Pierre René, Viscount Deligne (French: [dəliɲ]; born 3 October 1944) is a Belgian mathematician. He is known for work on the Weil conjectures, leading to a complete proof in 1973. He is the winner of the 2013 Abel Prize, 2008 Wolf Prize, and 1978 Fields Medal.

He was born in Etterbeek, attended school at Athénée Adolphe Max and studied at the Université libre de Bruxelles (ULB).

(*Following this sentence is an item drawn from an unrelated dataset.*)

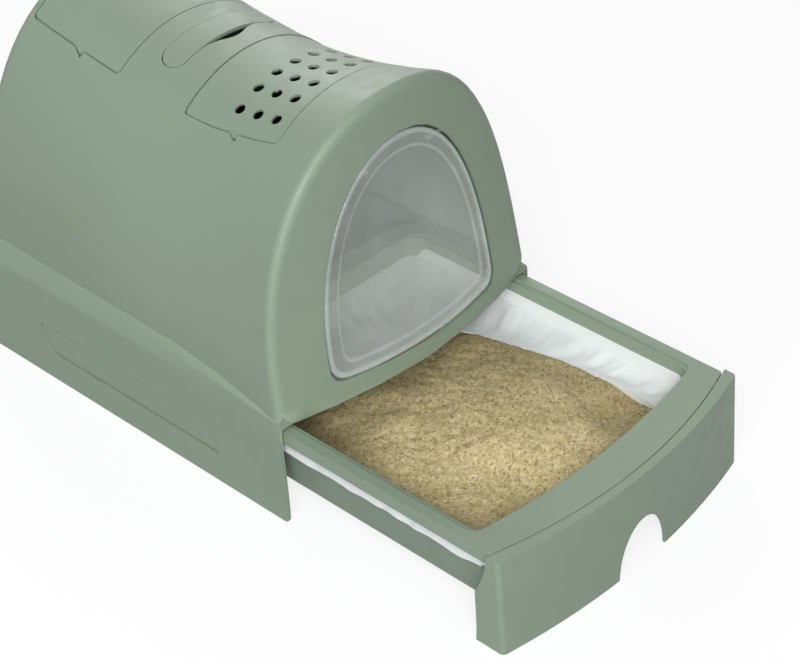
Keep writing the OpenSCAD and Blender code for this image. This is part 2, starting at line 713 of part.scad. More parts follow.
// the closed pocket under the strap, whose floor guides the legs and stops their feet
module strap_well() color(sage) {
    y0 = strap_y - strap_w / 2 - slit_w - 6;
    y1 = strap_y + strap_w / 2 + 7;
    g = slide_gap;
    difference() {
        roof_block(-well_half, well_half, y0, y1, strap_floor_z, under_roof, 12, 3);
        translate([-well_half + well_wall, y0 + well_wall, strap_floor_z + well_wall])
            cube([2 * (well_half - well_wall), y1 - y0 - 2 * well_wall, big]);
        for (side = [-1, 1])
            translate([side * leg_x - leg_l[0] / 2 - g, strap_y - leg_l[1] / 2 - g, strap_floor_z - 1])
                cube([leg_l[0] + 2 * g, leg_l[1] + 2 * g, well_wall + 2]);
    }
    // ledges that the ends of the strap lie on
    for (x = [-well_half + 1, strap_half - 10])
        roof_block(x, x + well_half - strap_half + 9, strap_y - strap_w / 4, strap_y + strap_w / 4,
            strap_floor_z, strap_t - strap_proud + seat_gap, 4, 1);
}

// ---- drawer, drawn in its closed place and then slid out ---------------------------------
module slid_out() translate([0, -drawer_out, 0]) children();

// the seam between the frame and the front panel, and the tray's own front, are arcs in plan
seam_corner_y = skirt_front_y - 15.5;
seam_sag = panel_sag + 5;
function arc_y(x, corner, sag) = corner - sag * (1 - pow(x / hood_half, 2));
function arc_line(half, corner, sag, n = 16) =
    [for (i = [0:n]) let (x = mix(-half, half, i / n)) [x, arc_y(x, corner, sag)]];
// the tray's rim carries the bag's hem, and the litter frame sits on that
tray_rim_z = frame_z - frame_t - 2 * seat_gap - liner_t;
tray_front_y = seam_corner_y + 8;
tray_rear_y = tray_front_y + tray_l;
frame_bar = 33;
frame_rear_bar = 20;
frame_band_z = frame_z - 14;

// plan of a drawer piece: arc in front, straight sides, front corners cut by rf and rear
// corners rounded by r
function front_corner(half, front, sag, rf, side) =
    [for (k = side > 0 ? [0:0.25:1] : [1:-0.25:0])
        let (q = bezier([half - rf, arc_y(half - rf, front, sag)], [half, arc_y(half, front, sag)],
            [half, arc_y(half, front, sag) + rf], k)) [side * q[0], q[1]]];
function drawer_plan(half, front, sag, rear, r, rf = 4) = concat(
    front_corner(half, front, sag, rf, -1),
    [for (i = [1:15]) let (x = (half - rf) * (i / 8 - 1)) [x, arc_y(x, front, sag)]],
    front_corner(half, front, sag, rf, 1),
    [for (f = [0:15:90]) [half - r + r * cos(f), rear - r + r * sin(f)]],
    [for (f = [90:15:180]) [-half + r + r * cos(f), rear - r + r * sin(f)]]);
function tray_half(z) = mix(tray_foot_half, tray_rim_half, (z - tray_z) / (tray_rim_z - tray_z));
function lifted(points, z) = [for (q = points) [q[0], q[1], z]];
tray_corner = 24;
// one level of the tray at height z, a distance inside its outer face; seen from below it
// runs clockwise
function tray_ring(z, inside, drawn_z) =
    let (h = tray_half(z) - inside, out = tray_rim_half - tray_half(z))
    lifted(drawer_plan(h, tray_front_y + inside + out, seam_sag, tray_rear_y - inside - out,
        tray_corner - inside, 12 - inside / 2), drawn_z);

module tray_shape(inside, z0, z1) {
    skin([tray_ring(z0, inside, z0), tray_ring(mix(z0, z1, 0.5), inside, mix(z0, z1, 0.5)),
        tray_ring(z1, inside, z1)]);
}

// tabs on the tray's front wall under the bag's hem, each screwed on a boss of the front panel
tab_xs = [-150, -55, 55, 150];
tab_half = 8;
tab_t = 2.4;
tab_z = 80;
tab_l = tray_front_y - seam_corner_y + tray_rim_half - tray_half(tab_z) + 10;
boss_r = 4.5;
boss_l = 24;
boss_top = tab_z - tab_t - seat_gap;
function tab_y(x) = arc_y(x, seam_corner_y, seam_sag) - 1;

module drawer_tray() color([0.5, 0.57, 0.51]) slid_out() {
    difference() {
        union() {
            tray_shape(0, tray_z, tray_rim_z);
            for (x = tab_xs) translate([x - tab_half, tab_y(x) - boss_r, tab_z - tab_t])
                cube([2 * tab_half, tab_l, tab_t]);
        }
        tray_shape(tray_wall, tray_z + tray_wall, tray_rim_z + 1);
        for (x = tab_xs) translate([x, tab_y(x), tab_z - 5]) cylinder(h = 10, r = screw_r + 0.2);
    }
}

panel_top_z = frame_z;
panel_foot_z = 1;
function panel_corner_y(z) = seam_corner_y - panel_strip - 4.5
    - panel_lean * (panel_top_z - z) / panel_top_z;
// the panel is a little flatter in plan at the floor than at its top
panel_flatter = 3;
function panel_y(x, z) = arc_y(x, panel_corner_y(z), panel_sag - panel_flatter * (1 - z / panel_top_z));
panel_round = 5;
function panel_corner(h, z, inside, side) =
    let (r = panel_round - 0.6 * inside, y = panel_y(h, z) + inside)
    [for (k = side > 0 ? [0:0.25:1] : [1:-0.25:0])
        let (q = bezier([h - r, panel_y(h - r, z) + inside], [h, y], [h, y + r], k))
        [side * q[0], q[1], z]];
function panel_ring(z, inside) =
    let (h = hood_half - inside)
    concat([[-h, seam_corner_y + 30, z]],
        panel_corner(h, z, inside, -1),
        [for (i = [1:15]) let (x = (h - panel_round) * (i / 8 - 1)) [x, panel_y(x, z) + inside, z]],
        panel_corner(h, z, inside, 1),
        [[h, seam_corner_y + 30, z]]);
module panel_solid(inside, z0, z1) {
    skin([for (k = [0:0.25:1]) panel_ring(mix(z0, z1, k), inside)]);
}
// the cheek's back edge follows the skirt's front edge and steps forward near the top
closed_gap = 1;
panel_back = concat(
    [for (z = [0:10:60]) [skirt_edge_y(z) - closed_gap, z]],
    [for (z = [70:10:100]) [mix(skirt_edge_y(60) - closed_gap, seam_corner_y,
        sin(90 * (z - 60) / 40)), z]],
    [[seam_corner_y, panel_top_z + 1]]);

// the arched hand notch in the middle of the panel's foot
module hand_notch() {
    polygon(concat([for (t = [0:7.5:180]) [notch_w / 2 * cos(t), notch_h * sin(t)]],
        [[-notch_w / 2, -1], [notch_w / 2, -1]]));
}

module drawer_front() color(sage) slid_out() {
    difference() {
        intersection() {
            panel_solid(0, panel_foot_z, panel_top_z);
            across(-hood_half - 1, hood_half + 1)
                polygon(concat([[-big, 0]], panel_back, [[-big, panel_top_z + 1]]));
        }
        panel_solid(panel_wall, panel_foot_z - 1, panel_top_z - panel_wall);
        // the strip on top ends where the litter frame begins
        upright(frame_band_z, panel_top_z + 1)
            polygon(concat(arc_line(hood_half + 1, seam_corner_y, seam_sag),
                [[hood_half + 1, 0], [-hood_half - 1, 0]]));
        along(-big, 0) hand_notch();
    }
    for (x = tab_xs) difference() {
        union() {
            translate([x, tab_y(x), boss_top - boss_l]) cylinder(h = boss_l, r = boss_r);
            translate([x - 1.5, panel_y(abs(x) + 2, boss_top) + 1, boss_top - boss_l])
                cube([3, tab_y(x) - panel_y(abs(x) + 2, boss_top) - 1, boss_l]);
        }
        translate([x, tab_y(x), boss_top - screw_l]) cylinder(h = screw_l + 1, r = screw_r + pin_gap);
    }
}

module panel_screws() color("silver") slid_out() {
    for (x = tab_xs) translate([x, tab_y(x), tab_z]) {
        cylinder(h = 1.6, r = screw_head_r);
        translate([0, 0, -screw_l]) cylinder(h = screw_l + 1, r = screw_r);
    }
}

// the frame's inner skirt runs down inside the bag, along the slope of the tray's walls
skirt_t = 2;
function skirt_half(z) = tray_half(z) - tray_wall - liner_t - 3 * seat_gap;
function skirt_plan(z, inside) = drawer_plan(skirt_half(z) - inside,
    seam_corner_y + frame_bar - skirt_t + inside, seam_sag - 8,
    tray_rear_y - frame_rear_bar + skirt_t - inside, 22 - inside, 14 - inside);
module litter_frame() color(sage) slid_out() {
    g = seat_gap;
    outer = drawer_plan(frame_half, seam_corner_y + panel_seam, seam_sag, tray_rear_y + 6, 28, 3);
    under = frame_z - frame_t;
    // the flat top and the outer skirt along the sides and the rear
    difference() {
        upright(frame_band_z, frame_z) polygon(outer);
        upright(0, under) polygon(drawer_plan(frame_half - 2, seam_corner_y - 12, seam_sag,
            tray_rear_y + 4, 26));
        upright(0, big) polygon(skirt_plan(under, skirt_t));
    }
    difference() {
        skin([for (z = [frame_skirt_z, under + g]) lifted(skirt_plan(min(z, under), 0), z)]);
        skin([for (z = [frame_skirt_z, under]) lifted(skirt_plan(z, skirt_t), z == under ? big : z - 1)]);
    }
}

// the bag: a tub in the tray, a hem over its rim and a strip that hangs outside
hem_foot_z = 84;
module liner_bag() color([0.95, 0.95, 0.94]) slid_out() {
    g = seat_gap;
    inside = tray_wall + g + liner_t;
    difference() {
        tray_shape(tray_wall + g, tray_z + tray_wall + g, tray_rim_z);
        tray_shape(inside, tray_z + inside, tray_rim_z + 1);
    }
    difference() {
        upright(hem_foot_z, tray_rim_z + g + liner_t) hem_outline(g + liner_t);
        upright(hem_foot_z - 1, tray_rim_z + g) hem_outline(g);
        tray_shape(inside, hem_foot_z, tray_rim_z);
        upright(tray_rim_z - eps, big) hem_outline(-inside);
    }
    difference() {
        upright(tray_rim_z - eps, tray_rim_z + g + eps) hem_outline(-tray_wall - g);
        upright(tray_rim_z - 1, big) hem_outline(-inside);
    }
}
module hem_outline(grow) {
    polygon(drawer_plan(tray_rim_half + grow, tray_front_y - grow, seam_sag, tray_rear_y + grow,
        tray_corner + grow, 12 + grow / 2));
}

// the litter lies away from the far side and the rear, where the bag is slack: its far edge
// drifts inwards towards the rear and turns round a wide corner in front
litter_far = hood_half - 60;
litter_drift = 0.14;
litter_corner = 60;
litter_rear = 65;
module litter_plan() {
    y0 = tray_front_y - seam_sag;
    y1 = y0 + 2 * litter_corner;
    y2 = tray_rear_y - litter_rear;
    polygon(concat([[-hood_half, y0]],
        [for (k = [0:0.125:1]) bezier([litter_far - litter_corner, y0], [litter_far, y0],
            [litter_far, y1], k)],
        [for (k = [0.25:0.25:1]) bezier([litter_far, y1],
            [litter_far - litter_drift * (y2 - y1), y2], [litter_far - 2 * litter_corner, y2], k)],
        [[-hood_half, y2]]));
}
module litter_bed() color([0.76, 0.66, 0.47]) slid_out() {
    inside = tray_wall + liner_t + 2 * seat_gap;
    intersection() {
        tray_shape(inside, tray_z + inside, litter_z);
        upright(0, big) litter_plan();
    }
}

hood_shell();
base_pan();
base_screws();
flap_bearings();
door_flap();
vented_lid();
filter_well();
carbon_filter();
storage_lid();
storage_bin();
carry_strap();
strap_well();
drawer_tray();
drawer_front();
panel_screws();
litter_frame();
liner_bag();
litter_bed();
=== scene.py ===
# %% [markdown]
# # A drawer litter box
#
# The box is an arched plastic hood with a clear swinging door, two roof lids and a carrying
# strap, over a drawer of litter that slides out in front. This lesson dresses its packed
# model: the hard pieces come from the construction, and get soft edges and a moulded finish
# here, while the bag, the litter and the clear door are made from scratch.
#
# Everything is in metres, in the frame of the construction: X to the right, -Y to the front,
# +Z up, with the origin on the floor under the middle of the hood.

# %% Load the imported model
import json
import math
import bpy
from mathutils import Matrix, Vector, noise


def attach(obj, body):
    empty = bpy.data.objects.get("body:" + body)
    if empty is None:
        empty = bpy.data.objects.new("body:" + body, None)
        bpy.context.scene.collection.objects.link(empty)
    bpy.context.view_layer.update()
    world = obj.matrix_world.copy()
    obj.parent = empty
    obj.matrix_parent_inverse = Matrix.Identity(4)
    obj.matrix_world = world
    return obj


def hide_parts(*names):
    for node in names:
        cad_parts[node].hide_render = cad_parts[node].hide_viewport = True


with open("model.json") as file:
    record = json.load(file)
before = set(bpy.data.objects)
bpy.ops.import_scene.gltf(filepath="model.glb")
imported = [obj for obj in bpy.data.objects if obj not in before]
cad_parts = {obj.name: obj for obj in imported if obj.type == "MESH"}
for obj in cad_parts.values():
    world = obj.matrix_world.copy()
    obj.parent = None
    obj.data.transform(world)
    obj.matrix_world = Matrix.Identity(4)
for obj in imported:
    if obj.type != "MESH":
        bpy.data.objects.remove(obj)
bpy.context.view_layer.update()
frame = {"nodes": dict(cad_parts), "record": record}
nodes = frame["nodes"]
scene = bpy.context.scene
MM = 0.001

# %% [markdown]
# ## The camera
#
# A camera can be aimed with a Track To constraint, but then its roll can't be set. Here its
# three axes are worked out from yaw, pitch and roll and written as one matrix: the camera
# looks along its own -Z, with +X to the right of the picture and +Y up.

# %% The camera
CAMERA_PLACE = Vector((-1.3080, -1.3143, 1.3541))
CAMERA_YAW, CAMERA_PITCH, CAMERA_ROLL = map(math.radians, (49.944, 35.724, 1.854))
CAMERA_LENS = 89.31


def camera_axes(yaw, pitch, roll):
    """The camera's right, up and forward directions."""
    forward = Vector((math.sin(yaw) * math.cos(pitch), math.cos(yaw) * math.cos(pitch),
                      -math.sin(pitch)))
    level = Vector((math.cos(yaw), -math.sin(yaw), 0))
    upward = level.cross(forward)
    right = math.cos(roll) * level + math.sin(roll) * upward
    up = math.cos(roll) * upward - math.sin(roll) * level
    return right, up, forward


right, up, forward = camera_axes(CAMERA_YAW, CAMERA_PITCH, CAMERA_ROLL)
lens = bpy.data.cameras.new("camera")
lens.lens = CAMERA_LENS
lens.sensor_width = 36
camera = bpy.data.objects.new("camera", lens)
scene.collection.objects.link(camera)
turn = Matrix((right, up, -forward)).transposed().to_4x4()
camera.matrix_world = Matrix.Translation(CAMERA_PLACE) @ turn
scene.camera = camera
print("camera looks along", [round(v, 3) for v in forward])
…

After completing a doctorate under the supervision of Alexander Grothendieck, he worked with him at the Institut des Hautes Études Scientifiques (IHÉS) near Paris, initially on the generalization within scheme theory of Zariski's main theorem. In 1968, he also worked with Jean-Pierre Serre; their work led to important results on the l-adic representations attached to modular forms, and the conjectural functional equations of L-functions. Deligne's also focused on topics in Hodge theory. He introduced weights and tested them on objects in complex geometry. He also collaborated with David Mumford on a new description of the moduli spaces for curves. Their work came to be seen as an introduction to one form of the theory of algebraic stacks, and recently has been applied to questions arising from string theory. Perhaps Deligne's most famous contribution was his proof of the third and last of the Weil conjectures. This proof completed a programme initiated and largely developed by Alexander Grothendieck. As a corollary he proved the celebrated Ramanujan–Petersson conjecture for modular forms of weight greater than one; weight one was proved in his work with Serre. Deligne's paper (1974) contains the first proof of the Weil conjectures, Deligne's contribution being to supply the estimate of the eigenvalues of Frobenius, considered the geometric analogue of the Riemann hypothesis.